MCB - Which musicians did you admire or idolize growing up and what was it about them that captured your interest? 

JJ – Definitely the Detroit scene.  The Stooges, The MC5, I have a soft spot for Grand Funk Rail Road, the double live album they released has some of the same moments of glory we hear in any of the truly great stuff out there.  Mostly the people that seemed to set the bar like Jimmi Hendrix, “they embrace the muscular power of the music without the ridiculous macho posturing where they can straddle both sides of the fence having relevance and having credibility.”  
These bands became gateways for me into the bands that influenced them and all the music around those scenes.  My true musical deflowering, for lack of a better word, was listening to my fathers 45’s of Little Richard and Elvis around the age of 5 or 6 years old.  The rich lineage of music eventually shows up and you can hear it in the songs and follow it like a bread crumb trail straight back to its source.

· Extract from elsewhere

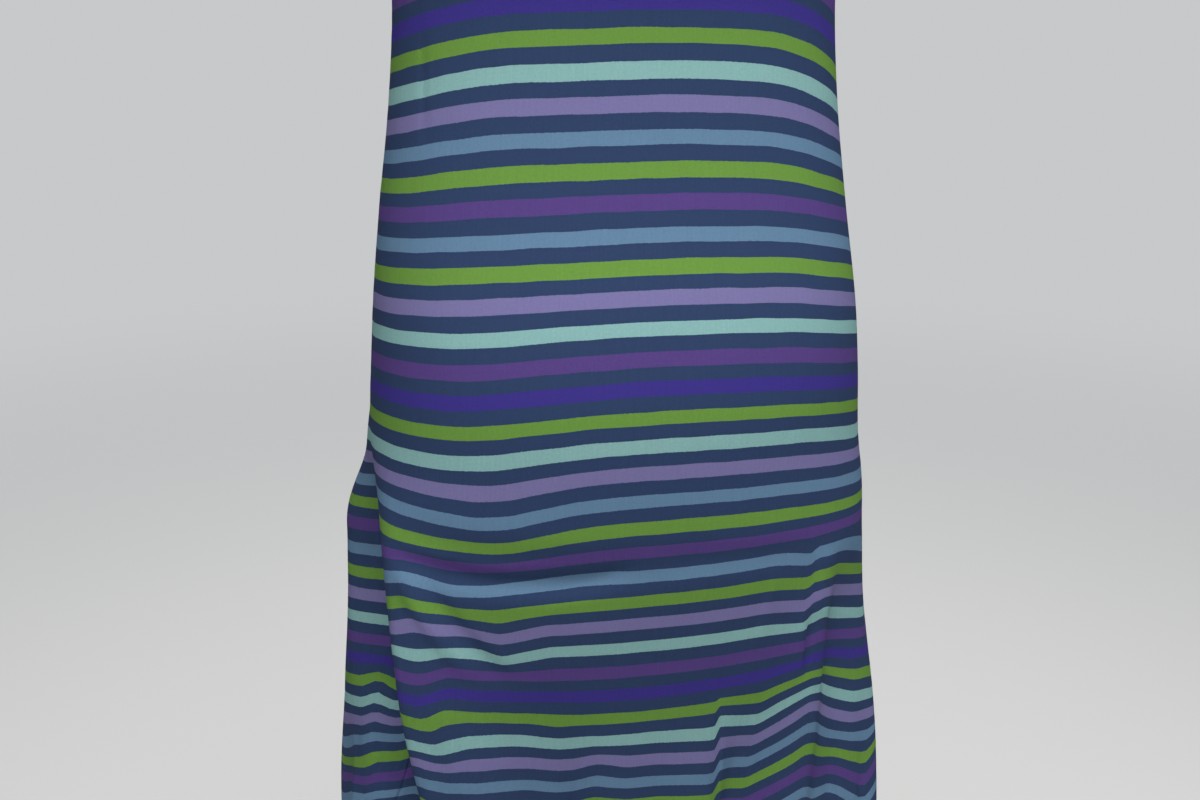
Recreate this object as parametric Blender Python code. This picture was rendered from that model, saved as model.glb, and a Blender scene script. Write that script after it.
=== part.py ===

What this music all has in common again is that connection we initially talked about, where the music breaks through that barrier.  Sometimes you can just put on a song and it takes you to another place, it transports you, and that is what’s so great about it. 

MCB – The Jim Jones Revue are straight up rockers at heart that bring a lot of roots element into it, but the music is always truly their own.  For a one of a kind experience, this group gets the highest recommendation this simple Rockhouder can offer. Enjoy!